EWRC's announcement on September 1 said the market price was calculated based on a data analysis from national energy supplier Bulgargaz, which factored in piped gas from Azerbaijan via the Southern Gas Corridor as well as LNG cargoes from markets including the US.  In addition, the price reflects auctions on the Gas Hub Balkans regional trading hub.

EWRC said: "The leading reason for the high price growth for September is the continuing increase in international natural gas prices in August, as a result of Russia's aggression in Ukraine. The greatly reduced or suspended deliveries by Gazprom lead to increased uncertainty on the gas market in Europe and the formation of unrealistically high quotations."

The regulator insists the new regulated price is still better than European gas market rates for September shipments, pegged by EWRC at €232MWh (453 lev/MWh). Bulgarian consumers are now benefiting from Bulgargaz's long-term contract for Azeri gas volumes, Bulgargaz said, which in some cases reflect oil prices on a six-month time delay.

The Azerbaijan gas supply, from BP's Shah Deniz 2 project, arrived online in mid-August, with the launch of the Interconnector Greece Bulgaria route, which delivers gas volumes from SGC into the Bulgarian grid via Greece.

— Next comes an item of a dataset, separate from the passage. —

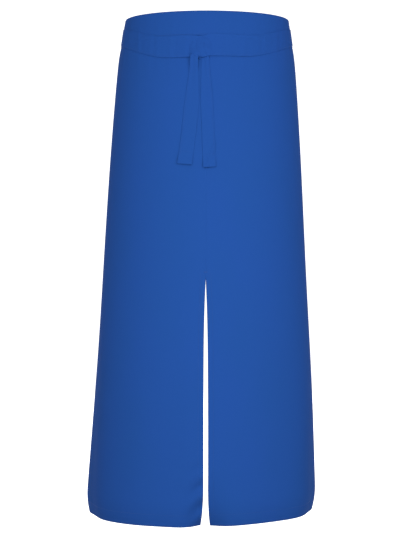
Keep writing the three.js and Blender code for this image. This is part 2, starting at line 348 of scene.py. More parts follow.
@dataclass(frozen=True)
class WovenFinish:
    """Dyed cotton twill: diagonal ribs of yarn, slubs, a soft nap and slight unevenness of dye."""

    name: str
    colour: tuple[float, float, float]
    rib_pitch: float = 0.9 * MM
    yarn_pitch: float = 0.55 * MM
    relief: float = 0.16
    sheen: float = 0.03

    def make(self) -> bpy.types.Material:
        """Builds the cloth's material on its flat coordinates."""
        material, tree, shader = new_material(self.name)
        links = tree.links
        flat = tree.nodes.new("ShaderNodeUVMap")
        flat.uv_map = "Flat"
        split = tree.nodes.new("ShaderNodeSeparateXYZ")
        links.new(flat.outputs["UV"], split.inputs[0])
        u, v = split.outputs[0], split.outputs[1]

        slant = math_node(tree, "ADD", u, math_node(tree, "MULTIPLY", v, 0.62))
        ribs = math_node(tree, "SINE", math_node(tree, "MULTIPLY", slant, math.tau / self.rib_pitch))
        warp = math_node(tree, "SINE", math_node(tree, "MULTIPLY", u, math.tau / self.yarn_pitch))
        weft = math_node(tree, "SINE", math_node(tree, "MULTIPLY", v, math.tau / self.yarn_pitch))
        yarns = math_node(tree, "MULTIPLY", warp, weft)
        weave = math_node(tree, "ADD", math_node(tree, "MULTIPLY", ribs, 0.6), yarns)

        slubs = self.noise(tree, flat.outputs["UV"], (90.0, 1400.0, 1.0), 3.0)
        dye = self.noise(tree, flat.outputs["UV"], (9.0, 5.0, 1.0), 3.0)
        nap = self.noise(tree, flat.outputs["UV"], (700.0, 700.0, 1.0), 2.0)

        links.new(self.tint(tree, dye, slubs, weave), shader.inputs["Base Color"])
        rough = math_node(tree, "ADD", 0.82, math_node(tree, "MULTIPLY", nap, 0.12))
        links.new(rough, shader.inputs["Roughness"])
        height = math_node(tree, "ADD", math_node(tree, "MULTIPLY", weave, 0.5), nap)
        links.new(self.bump(tree, height), shader.inputs["Normal"])
        shader.inputs["Sheen Weight"].default_value = self.sheen
        shader.inputs["Sheen Roughness"].default_value = 0.5
        shader.inputs["Sheen Tint"].default_value = (*[min(1.0, 2.5 * c) for c in self.colour], 1.0)
        shader.inputs["Specular IOR Level"].default_value = 0.03
        return material

    def noise(
        self,
        tree: bpy.types.NodeTree,
        flat: bpy.types.NodeSocket,
        scale: tuple[float, float, float],
        detail: float,
    ) -> bpy.types.NodeSocket:
        """Noise on the flat coordinates, stretched by scale."""
        mapping = tree.nodes.new("ShaderNodeMapping")
        mapping.inputs["Scale"].default_value = scale
        texture = tree.nodes.new("ShaderNodeTexNoise")
        texture.inputs["Scale"].default_value = 1.0
        texture.inputs["Detail"].default_value = detail
        tree.links.new(flat, mapping.inputs["Vector"])
        tree.links.new(mapping.outputs["Vector"], texture.inputs["Vector"])
        return texture.outputs["Fac"]

    def tint(
        self,
        tree: bpy.types.NodeTree,
        dye: bpy.types.NodeSocket,
        slubs: bpy.types.NodeSocket,
        weave: bpy.types.NodeSocket,
    ) -> bpy.types.NodeSocket:
        """The dyed colour, a little uneven and lighter on slubs, with painted shade between the yarns where
        the weave's relief dips.
        """
        value = math_node(tree, "ADD", 0.93, math_node(tree, "MULTIPLY", dye, 0.10))
        value = math_node(tree, "ADD", value, math_node(tree, "MULTIPLY", slubs, 0.05))
        # Painted shade: the weave's relief darkens the colour between the yarns, where shade falls, and
        # lightens it on the yarns' tops.
        value = math_node(tree, "ADD", value, math_node(tree, "MULTIPLY", weave, 0.035))
        shade = tree.nodes.new("ShaderNodeHueSaturation")
        shade.inputs["Color"].default_value = (*self.colour, 1.0)
        hue = math_node(tree, "ADD", 0.4975, math_node(tree, "MULTIPLY", dye, 0.005))
        tree.links.new(hue, shade.inputs["Hue"])
        tree.links.new(value, shade.inputs["Value"])
        return shade.outputs["Color"]

    def bump(
        self, tree: bpy.types.NodeTree, height: bpy.types.NodeSocket
    ) -> bpy.types.NodeSocket:
        """The normal of the yarns' relief."""
        node = tree.nodes.new("ShaderNodeBump")
        node.inputs["Strength"].default_value = self.relief
        node.inputs["Distance"].default_value = 0.15 * MM
        tree.links.new(height, node.inputs["Height"])
        return node.outputs["Normal"]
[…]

EWRC also said Gas Hub Balkan-procured tenders had taken place at "very competitive prices."

Bulgaria had its Russian gas supply cut off at the end of April after Sofia refused to pay its bills in rubles. The IGB route is now Bulgargaz's primary piped gas route, initially carrying 1bn m3/yr from Azerbaijan, with capacity due to reach 3bn m3/yr subsequently.